Lighting is another frequent weakness. A kitchen can have expensive materials and still feel flat or impractical if task lighting is poorly considered. Then there is the matter of visual balance. A room may feel heavy, busy or unresolved because cabinetry proportions, material changes and appliance placements have not been designed as a whole.

The before stage can also expose a broader industry problem. Many kitchens are sold as products, not designed as spaces. Homeowners are shown door profiles, colour samples and package deals before anyone has rigorously tested the plan. That sequence is backwards.

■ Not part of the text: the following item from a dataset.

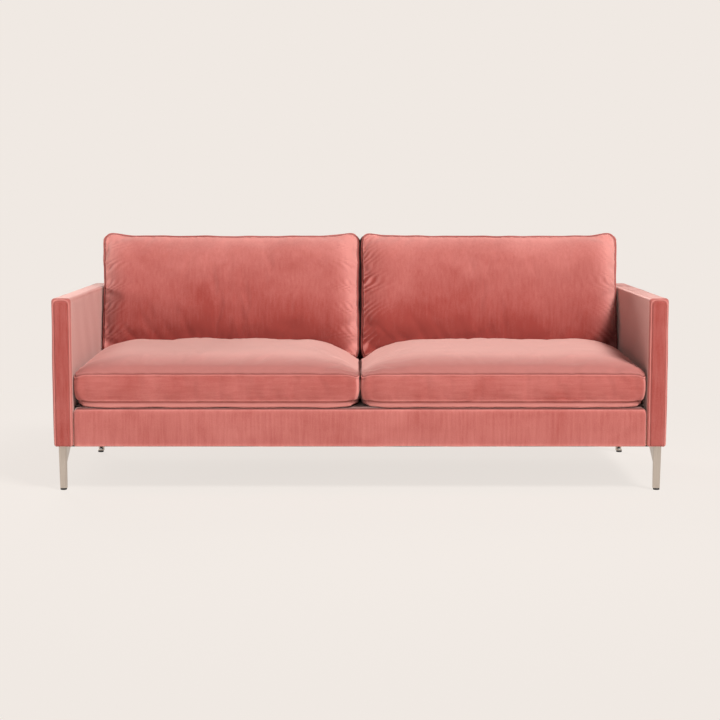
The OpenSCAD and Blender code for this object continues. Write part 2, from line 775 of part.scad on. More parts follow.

Why some after photos are misleading

A polished after photo can hide a mediocre redesign. New stone, warm timber and better styling create instant appeal, but they do not prove the room works better. If the dishwasher door blocks a walkway, the corner storage is still wasted, or the pantry is beautiful but awkward to use, the redesign has solved only part of the brief.

For that reason, homeowners should read before and after results through a practical lens. Ask what improved in daily use. Is there more usable bench space, not just more benchtop? Is storage more accessible, not just more abundant? Does the kitchen support entertaining, family routines and cleaning with less effort? Good design stands up on a Tuesday morning, not only in a finished photograph.

Kitchen redesign before and after: the design moves that matter most

The strongest transformations usually come from a handful of high-impact decisions. Layout is first. If the room footprint allows it, reworking the relationship between sink, cooktop, fridge and pantry can dramatically improve movement. Sometimes the best outcome is an island. Sometimes it is a galley, an L-shape or a wall of tall cabinetry paired with a more open working zone. There is no universal ideal. It depends on the room and the people using it.

Storage planning comes next. This is where specialist thinking has enormous value. Deep drawers often outperform standard cupboards. Internal organisation can reduce visual clutter. Tall storage can absorb small appliances and groceries that would otherwise crowd benchtops. In compact kitchens, the goal is not simply fitting more in. It is placing the right things in the right locations.

Material selection also plays a bigger role than many clients expect. It affects not only appearance but scale, maintenance, light reflection and how calm or busy a space feels. A kitchen with too many competing finishes can feel smaller and less refined. A restrained palette, carefully balanced with texture and contrast, often produces a stronger after result than a room trying to showcase every current trend.

Then there is detailing. Integrated rangehoods, considered end panels, shadow lines, appliance housing, handle choices and junctions between materials all influence whether the final room feels custom and resolved or merely assembled. These are not decorative extras. They are part of the architectural quality of the kitchen.

The trade-offs homeowners need to understand

Every redesign involves choices. An island may create a social focal point but reduce circulation if the room is too narrow. More pantry space may mean fewer open shelves. A large statement stone can look impressive but may dominate a smaller room if the supporting palette is not restrained. Full-height cabinetry can increase storage but also add visual weight unless balanced carefully.

Budget creates another layer of trade-off. It may be wiser to invest in the right layout, excellent joinery and durable surfaces than to allocate too much of the spend to showpiece appliances that do not improve daily function. Likewise, retaining some service locations can be sensible if it preserves budget for design moves with greater impact. Good design is not about spending more everywhere. It is about spending well.

What a successful after should feel like

When a kitchen has been properly redesigned, most clients notice the result physically before they analyse it visually. The room feels easier. Movement is smoother. Benches stay clearer. Storage makes sense. Light falls where work happens. The space feels calmer because it has been disciplined.

That emotional response is not accidental. Good kitchens reduce friction. They support cooking, conversation, cleaning and family life without demanding constant workarounds. They also sit more confidently within the architecture of the home. Rather than looking like a showroom insert, the kitchen feels as though it belongs exactly where it is.

This is why experienced, specialist-led design matters so much. A strong designer sees beyond the existing joinery and beyond the temptation of surface-level updates. They read the room, the brief and the house together. For homeowners investing seriously in a renovation, that is often the missing link between an adequate renovation and a transformative one.

In Melbourne, where homes range from period renovations to highly contemporary builds, there is no single formula for the perfect kitchen. But there is a consistent principle. The best before and after results come from design intelligence first, cabinetry second. At 5 Rooms, that distinction sits at the centre of how exceptional kitchens are created.

If you are assessing your own kitchen, look past what feels old and ask what is not working. That question usually leads to a far better redesign than choosing colours ever will.